### [Task description]
Among these lines, how many include "that"? Answer only with the number.

### [Records provided]
Start
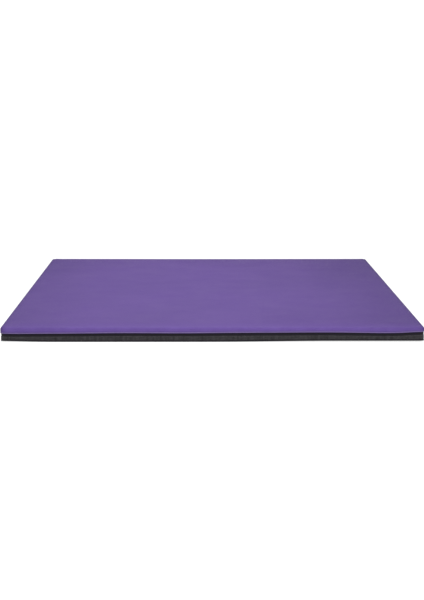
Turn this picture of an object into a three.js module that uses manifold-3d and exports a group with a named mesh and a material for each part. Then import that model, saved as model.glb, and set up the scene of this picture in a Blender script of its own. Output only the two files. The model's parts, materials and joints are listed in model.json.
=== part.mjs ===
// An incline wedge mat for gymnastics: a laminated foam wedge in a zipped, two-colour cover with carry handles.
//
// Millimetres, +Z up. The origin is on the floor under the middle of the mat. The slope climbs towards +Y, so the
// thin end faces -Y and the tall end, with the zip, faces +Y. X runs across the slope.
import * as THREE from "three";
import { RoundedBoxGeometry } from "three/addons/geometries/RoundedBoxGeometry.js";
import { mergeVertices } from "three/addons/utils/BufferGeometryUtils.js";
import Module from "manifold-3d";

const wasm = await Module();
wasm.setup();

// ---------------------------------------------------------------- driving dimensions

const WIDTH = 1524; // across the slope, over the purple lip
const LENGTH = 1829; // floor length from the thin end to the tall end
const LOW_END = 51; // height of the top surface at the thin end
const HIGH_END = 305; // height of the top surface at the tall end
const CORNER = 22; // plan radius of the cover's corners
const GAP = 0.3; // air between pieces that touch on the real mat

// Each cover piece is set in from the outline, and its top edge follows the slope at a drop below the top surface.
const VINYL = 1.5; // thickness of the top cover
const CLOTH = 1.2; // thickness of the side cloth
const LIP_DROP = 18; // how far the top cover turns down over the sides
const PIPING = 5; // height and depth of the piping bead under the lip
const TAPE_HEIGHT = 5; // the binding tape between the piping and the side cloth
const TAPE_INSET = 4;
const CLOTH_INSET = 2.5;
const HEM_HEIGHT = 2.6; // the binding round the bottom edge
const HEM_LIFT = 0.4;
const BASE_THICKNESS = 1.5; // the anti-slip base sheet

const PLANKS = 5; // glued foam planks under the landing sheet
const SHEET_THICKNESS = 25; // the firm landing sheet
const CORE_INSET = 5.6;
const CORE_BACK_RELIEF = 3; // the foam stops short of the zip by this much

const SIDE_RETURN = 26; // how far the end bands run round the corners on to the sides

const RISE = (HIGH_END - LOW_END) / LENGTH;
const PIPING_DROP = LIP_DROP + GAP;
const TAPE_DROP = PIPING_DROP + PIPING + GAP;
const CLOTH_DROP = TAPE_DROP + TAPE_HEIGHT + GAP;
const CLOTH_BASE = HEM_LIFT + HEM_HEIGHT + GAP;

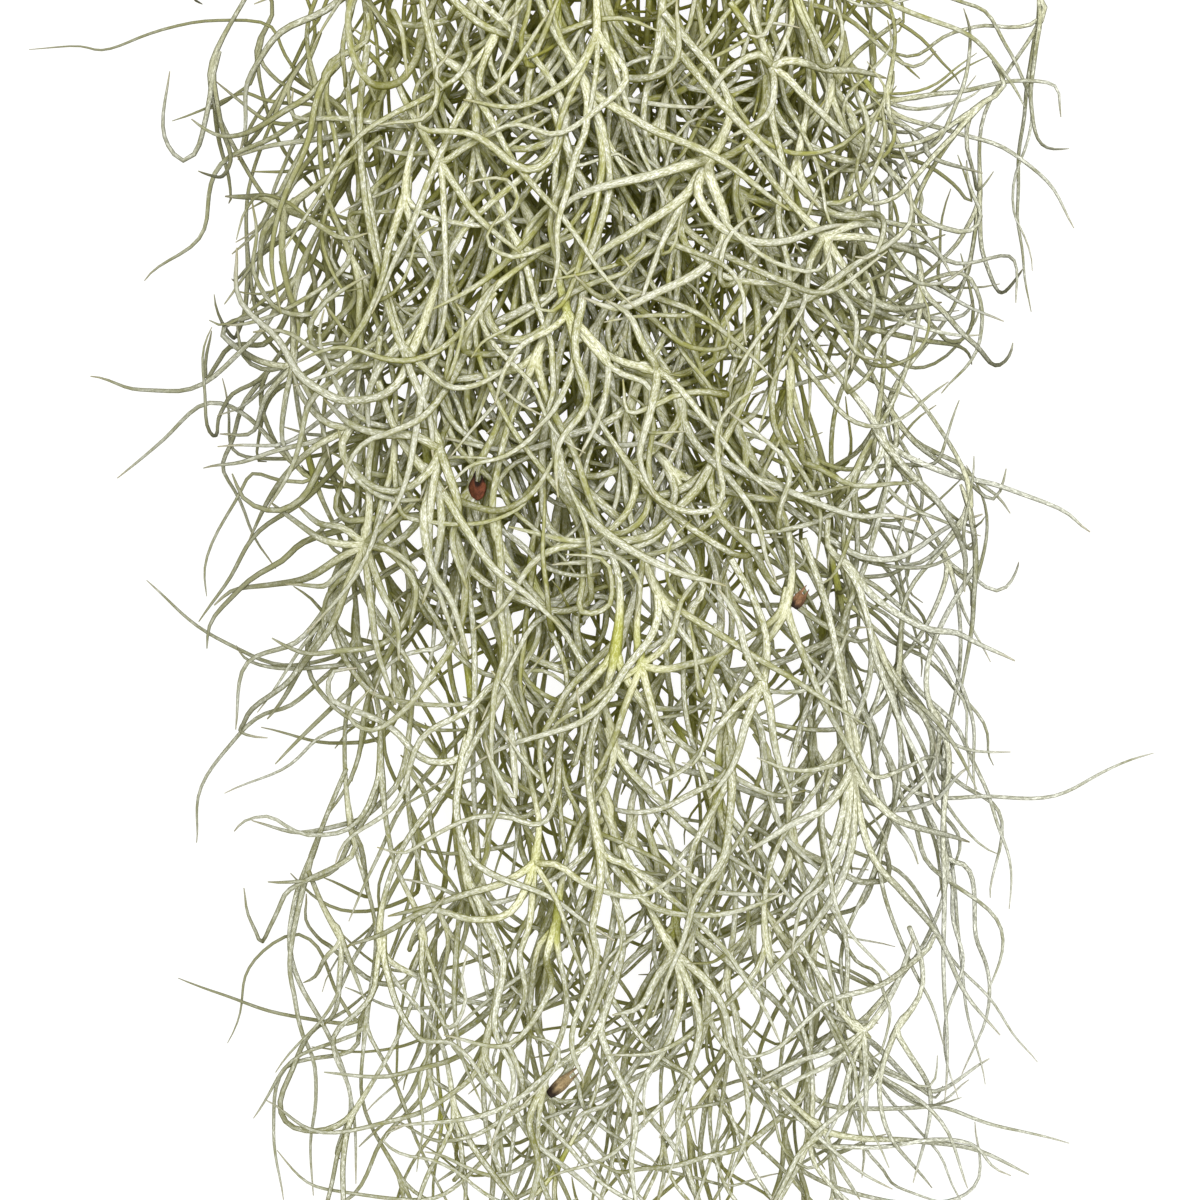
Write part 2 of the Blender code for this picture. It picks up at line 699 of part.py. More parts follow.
End
### [Complete response]
2